AB5 paves the way to demand more from our employers, rather than treat work like a favor granted by the work gods— a favor they believe has been snatched away by the state of California. Angry freelancers have misplaced their blame. Instead of being mad at their boss who misclassified them, they cast blame on a law that helps them. They are ranting about a carve out or a repeal, when they need to join other organizing workers and demand better for all of us.
Executives at places like Uber and Lyft — where hundreds of thousands of humans work — want folks to believe the narrative that AB5 is terrible and that gig work is the outcome of innovation, meaning that we need new categories of workers to keep up with this new technology. But as State Senator Maria Elena Durazo put it so well:
“Let’s be clear: there is nothing innovative about underpaying someone for their labor.”
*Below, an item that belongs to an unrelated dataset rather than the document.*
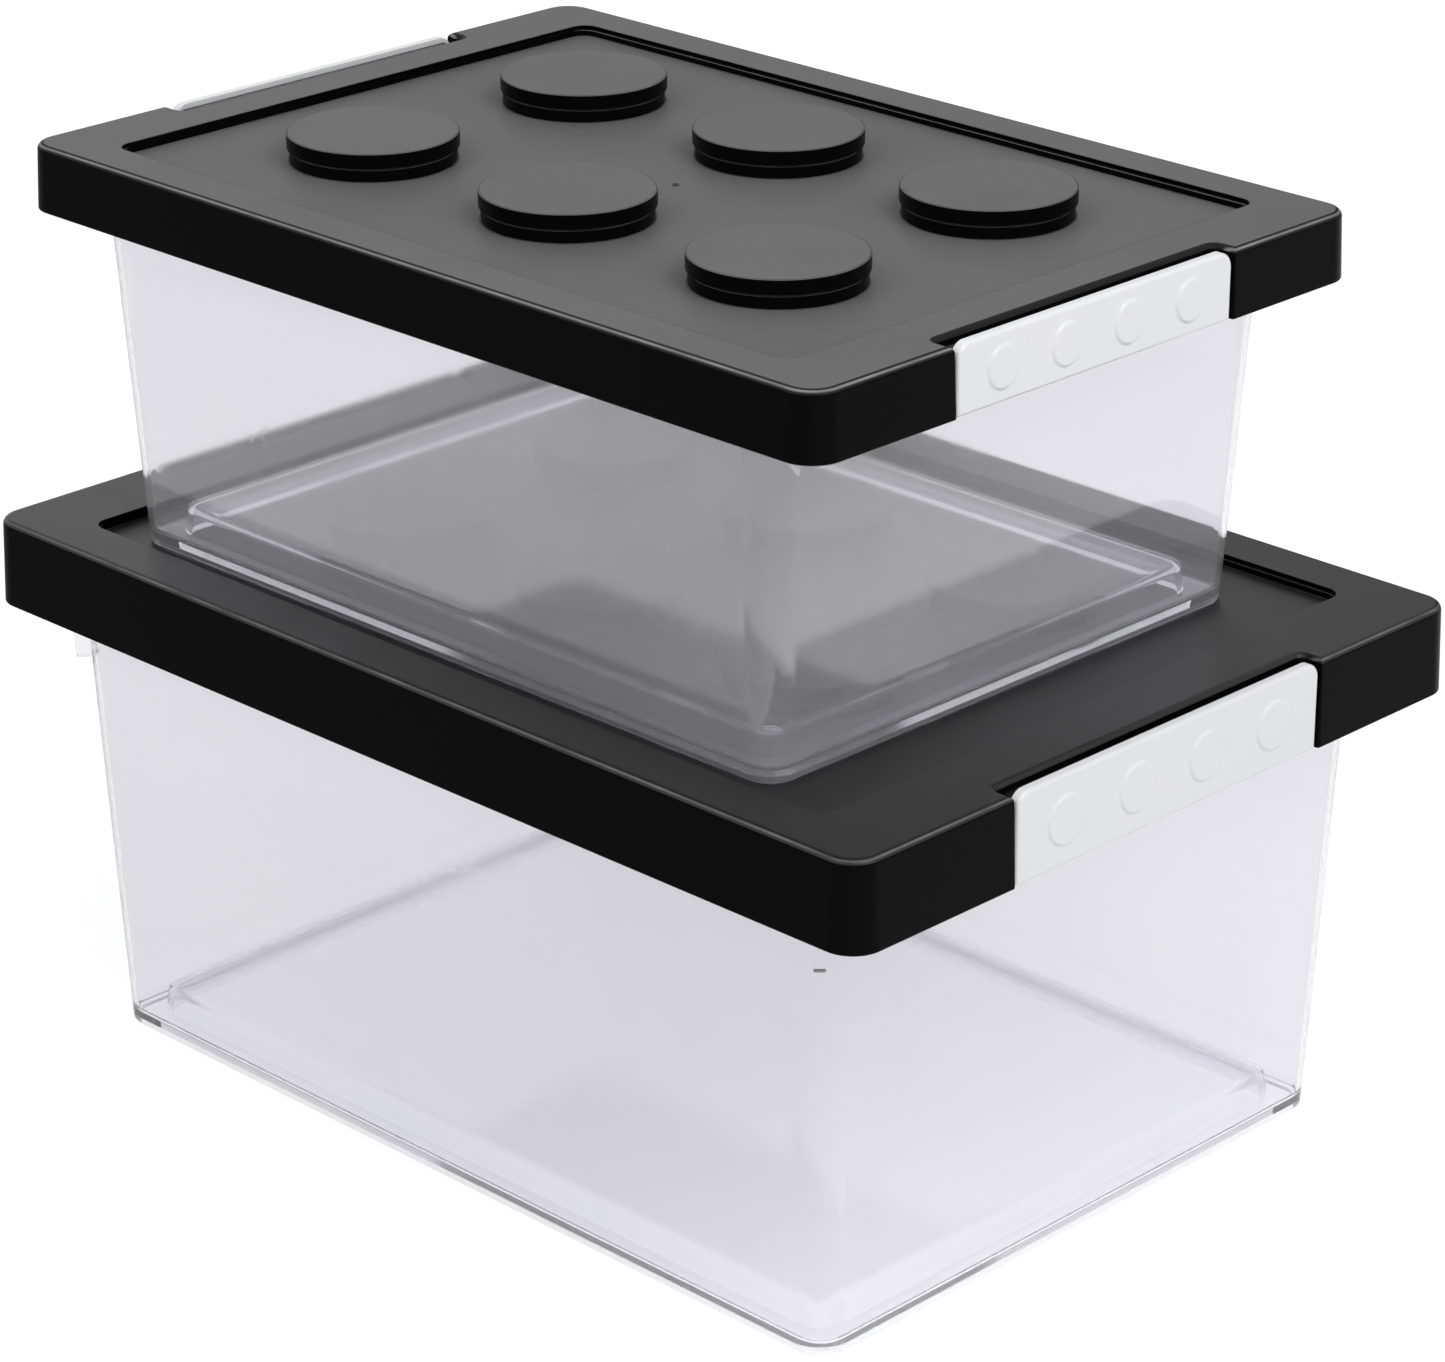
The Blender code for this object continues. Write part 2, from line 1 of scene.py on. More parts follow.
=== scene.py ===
# %% [markdown]
# # Two stacking storage boxes
#
# Two clear boxes of one design stand on each other. Each has four mouldings: a tapered clear bin, a
# black lid with six round studs, and a white latch at each short end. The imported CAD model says
# where everything is and how it moves. This lesson builds the surfaces that are seen: rounded
# edges, thin walls, grain, gloss and light.
#
# The CAD model is loaded first and never changed. Each finished piece stands in the place of one
# CAD node and rides on the same body.

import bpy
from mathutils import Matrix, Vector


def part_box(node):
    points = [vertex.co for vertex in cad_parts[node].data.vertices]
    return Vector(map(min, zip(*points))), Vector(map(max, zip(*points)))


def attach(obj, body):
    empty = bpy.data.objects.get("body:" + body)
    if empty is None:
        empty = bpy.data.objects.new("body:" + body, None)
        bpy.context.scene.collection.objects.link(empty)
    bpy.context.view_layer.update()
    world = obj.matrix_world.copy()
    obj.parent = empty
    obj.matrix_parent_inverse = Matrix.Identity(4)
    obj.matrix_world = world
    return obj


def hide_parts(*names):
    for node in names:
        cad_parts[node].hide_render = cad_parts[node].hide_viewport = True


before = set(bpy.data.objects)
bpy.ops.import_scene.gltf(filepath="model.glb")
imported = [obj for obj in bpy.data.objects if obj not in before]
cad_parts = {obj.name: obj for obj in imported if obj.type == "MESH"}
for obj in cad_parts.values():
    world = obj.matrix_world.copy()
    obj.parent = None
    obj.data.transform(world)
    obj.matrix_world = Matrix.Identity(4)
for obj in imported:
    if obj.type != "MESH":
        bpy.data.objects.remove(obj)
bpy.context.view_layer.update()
print("nodes:", ", ".join(sorted(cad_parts)))

# %% The modules that the lesson uses
from types import SimpleNamespace

import bmesh
import bpy
import numpy as np
from mathutils import Vector

# %% [markdown]
# ## Measuring the two boxes
#
# The boxes are one design in two sizes, so every piece is made by one function that is given a
# box. Places and outer sizes are read from the CAD nodes, so they can't drift from the frame. The
# sizes that a bounding box can't show, such as the inset of the lid's recess, are written here.

# %% Read each box from its CAD nodes
RECESS_DEPTH = 0.004


def box_from_frame(prefix, **sizes):
    """One box: its middle, half sizes and heights, read from the corners of its CAD nodes."""
    lid_low, lid_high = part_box(prefix + "_lid")
    bin_low, bin_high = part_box(prefix + "_bin")
    latch_low, latch_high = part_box(prefix + "_latch_right")
    box = SimpleNamespace(prefix=prefix, **sizes)
    box.middle = ((lid_low.x + lid_high.x) / 2, (lid_low.y + lid_high.y) / 2)
    box.half_x = (lid_high.x - lid_low.x) / 2
    box.half_y = (lid_high.y - lid_low.y) / 2
    box.top, box.skirt_bottom = latch_high.z, lid_low.z
    box.foot, box.rim_top = bin_low.z, bin_high.z
    box.latch_half = (latch_high.y - latch_low.y) / 2
    box.panel = box.top - RECESS_DEPTH
    return box


LOWER = box_from_frame(
    "lower", recess_inset=(0.0325, 0.021), rim_inset=(0.0265, 0.0125), taper=(0.0065, 0.010),
    disc_diameter=0.0185, disc_pitch=0.0345, gusset_drop=0.043)
UPPER = box_from_frame(
    "upper", recess_inset=(0.028, 0.0185), rim_inset=(0.0255, 0.0087), taper=(0.007, 0.008),
    disc_diameter=0.0158, disc_pitch=0.0299, gusset_drop=0.010)
for box in (LOWER, UPPER):
    print(f"{box.prefix} box: {2e3 * box.half_x:.0f} by {2e3 * box.half_y:.0f} mm, "
          f"foot at {1e3 * box.foot:.1f} mm, lid top at {1e3 * box.top:.1f} mm")

# %% [markdown]
# ## From outlines to surfaces
#
# Every moulding here is a section carried round an outline, closed by level faces. So three small
# helpers are enough: one bends a corner, one stretches faces between loops of points, and one fills
# a level face, with holes where studs or discs stand. Working in whole arrays keeps this quick and
# makes the formula easy to read.

# %% Corners and outlines
def bend(centre, radius, first, last, count):
    """count points on an arc: centre + radius * (cos t, sin t), t in degrees from first to last."""
    turn = np.radians(np.linspace(first, last, count))
    return np.asarray(centre) + radius * np.column_stack([np.cos(turn), np.sin(turn)])


def four_quarters(quarter):
    """A closed loop from one quarter of it, mirrored in both axes. The quarter runs from +X to +Y."""
    parts = [quarter, (quarter * (-1, 1))[::-1], quarter * (-1, -1), (quarter * (1, -1))[::-1]]
    keep = [part[:-1] if np.allclose(part[-1], after[0]) else part
            for part, after in zip(parts, parts[1:] + parts[:1])]
    return np.concatenate(keep)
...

What many newly classified employees don’t realize is they are now one step closer to the right to bargain collectively for higher wages, healthcare, retirement, workers comp and to demand improvement of their overall working conditions. AB5 helps these workers by requiring employers to meet their basic obligations. Right now, giggers and their advocates are pausing at a crossroads, while strippers are quietly forming a labor union in California.
Strippers and Uber and Lyft drivers have much in common. For instance, the narrative of exploitation. Club owners charge employees’ fees, arguing that they have provided dancers a VIP room and stage to connect to their customers and earn tips. Uber and Lyft execs want to argue they provide a digital platform connecting drivers to riders (and thus do not fit into the traditional notion of an employer). Both seek to classify workers as independent contractors in order to avoid paying minimum wage, liability insurance or benefits.
In both cases, neither employer offers the most basic element of a humane working life: a safe and sane workplace free of assault, discrimination and wage theft.
Although it is crucial that drivers and writers be able to unionize and negotiate for better working conditions, the current coverage of AB5 casts organizing strippers aside.
Labor activists can see the potential success in organizing drivers since Uber and Lyft have become daily fixtures in our busy lives and may transform their industry with these newly won rights. There are thousands of drivers who own the means of production — their own cars.
But the labor movement has failed to see the power in the hundreds of thousands of strippers whose means of production are our bodies and our time.
When organized, stripper power and leverage in the workplace will be unlimited. All strippers have to do is walk out. Without strippers, there are no strip clubs. The only things dancers need to succeed are the same resources, support, and energy that organized labor has provided other unionizing sectors of the economy for decades.
The biggest obstacle preventing strippers from forming our own union is the exclusion of our collective voices from the current labor conversation. Being left out of this dialogue keeps us from winning potential allies, unions, resources, and advocates — in spite of our widespread, ongoing unionization efforts and wildcat strikes.
Let’s not continue to frame our movements in ways that have historically echoed exclusionary, white, male-dominated agendas — along with their implicit biases and abuses. Our collective power as a feminized workforce is not seated in our exceptionalism, but in our commonality.
Keep your eyes on the pole and dance to the pulse of our labor movement.